▸ **Supplied material**:
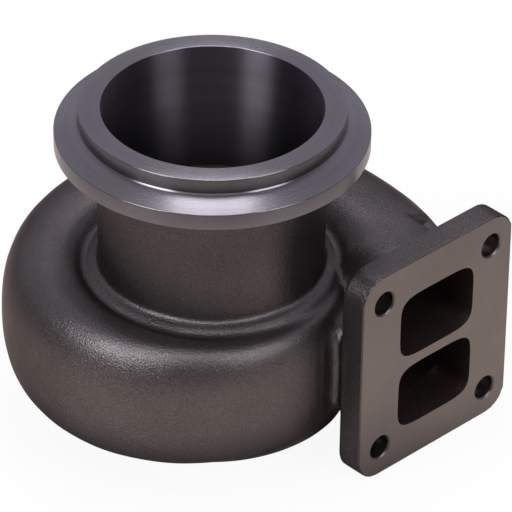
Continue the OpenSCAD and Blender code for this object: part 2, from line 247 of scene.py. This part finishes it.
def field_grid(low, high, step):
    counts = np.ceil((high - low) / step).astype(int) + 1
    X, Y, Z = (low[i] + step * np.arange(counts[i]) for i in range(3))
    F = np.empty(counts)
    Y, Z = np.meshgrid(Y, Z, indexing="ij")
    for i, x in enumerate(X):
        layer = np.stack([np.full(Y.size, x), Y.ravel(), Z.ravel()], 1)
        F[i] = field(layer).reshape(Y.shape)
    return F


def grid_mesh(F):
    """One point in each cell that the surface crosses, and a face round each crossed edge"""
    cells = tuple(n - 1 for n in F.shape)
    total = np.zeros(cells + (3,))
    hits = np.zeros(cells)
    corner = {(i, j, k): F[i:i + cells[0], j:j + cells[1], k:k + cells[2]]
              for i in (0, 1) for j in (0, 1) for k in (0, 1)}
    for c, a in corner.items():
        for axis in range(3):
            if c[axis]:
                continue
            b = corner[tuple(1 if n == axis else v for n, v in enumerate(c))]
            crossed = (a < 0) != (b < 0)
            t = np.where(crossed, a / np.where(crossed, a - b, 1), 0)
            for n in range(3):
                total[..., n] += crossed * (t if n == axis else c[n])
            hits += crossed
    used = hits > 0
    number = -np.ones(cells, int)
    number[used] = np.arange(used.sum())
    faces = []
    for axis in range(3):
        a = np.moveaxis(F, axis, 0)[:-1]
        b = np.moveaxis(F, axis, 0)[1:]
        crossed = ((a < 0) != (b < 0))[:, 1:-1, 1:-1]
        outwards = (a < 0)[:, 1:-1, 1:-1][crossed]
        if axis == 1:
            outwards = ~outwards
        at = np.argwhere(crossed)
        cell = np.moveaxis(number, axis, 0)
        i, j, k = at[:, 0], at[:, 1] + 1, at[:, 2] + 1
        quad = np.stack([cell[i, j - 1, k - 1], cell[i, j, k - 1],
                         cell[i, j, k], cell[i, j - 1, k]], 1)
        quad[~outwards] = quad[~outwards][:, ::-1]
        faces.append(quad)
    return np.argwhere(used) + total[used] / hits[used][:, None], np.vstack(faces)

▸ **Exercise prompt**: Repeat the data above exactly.

▸ **Result of the task**:
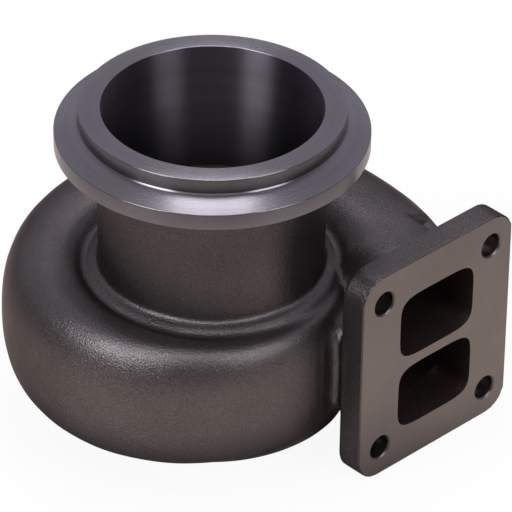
Continue the OpenSCAD and Blender code for this object: part 2, from line 247 of scene.py. This part finishes it.
def field_grid(low, high, step):
    counts = np.ceil((high - low) / step).astype(int) + 1
    X, Y, Z = (low[i] + step * np.arange(counts[i]) for i in range(3))
    F = np.empty(counts)
    Y, Z = np.meshgrid(Y, Z, indexing="ij")
    for i, x in enumerate(X):
        layer = np.stack([np.full(Y.size, x), Y.ravel(), Z.ravel()], 1)
        F[i] = field(layer).reshape(Y.shape)
    return F


def grid_mesh(F):
    """One point in each cell that the surface crosses, and a face round each crossed edge"""
    cells = tuple(n - 1 for n in F.shape)
    total = np.zeros(cells + (3,))
    hits = np.zeros(cells)
    corner = {(i, j, k): F[i:i + cells[0], j:j + cells[1], k:k + cells[2]]
              for i in (0, 1) for j in (0, 1) for k in (0, 1)}
    for c, a in corner.items():
        for axis in range(3):
            if c[axis]:
                continue
            b = corner[tuple(1 if n == axis else v for n, v in enumerate(c))]
            crossed = (a < 0) != (b < 0)
            t = np.where(crossed, a / np.where(crossed, a - b, 1), 0)
            for n in range(3):
                total[..., n] += crossed * (t if n == axis else c[n])
            hits += crossed
    used = hits > 0
    number = -np.ones(cells, int)
    number[used] = np.arange(used.sum())
    faces = []
    for axis in range(3):
        a = np.moveaxis(F, axis, 0)[:-1]
        b = np.moveaxis(F, axis, 0)[1:]
        crossed = ((a < 0) != (b < 0))[:, 1:-1, 1:-1]
        outwards = (a < 0)[:, 1:-1, 1:-1][crossed]
        if axis == 1:
            outwards = ~outwards
        at = np.argwhere(crossed)
        cell = np.moveaxis(number, axis, 0)
        i, j, k = at[:, 0], at[:, 1] + 1, at[:, 2] + 1
        quad = np.stack([cell[i, j - 1, k - 1], cell[i, j, k - 1],
                         cell[i, j, k], cell[i, j - 1, k]], 1)
        quad[~outwards] = quad[~outwards][:, ::-1]
        faces.append(quad)
    return np.argwhere(used) + total[used] / hits[used][:, None], np.vstack(faces)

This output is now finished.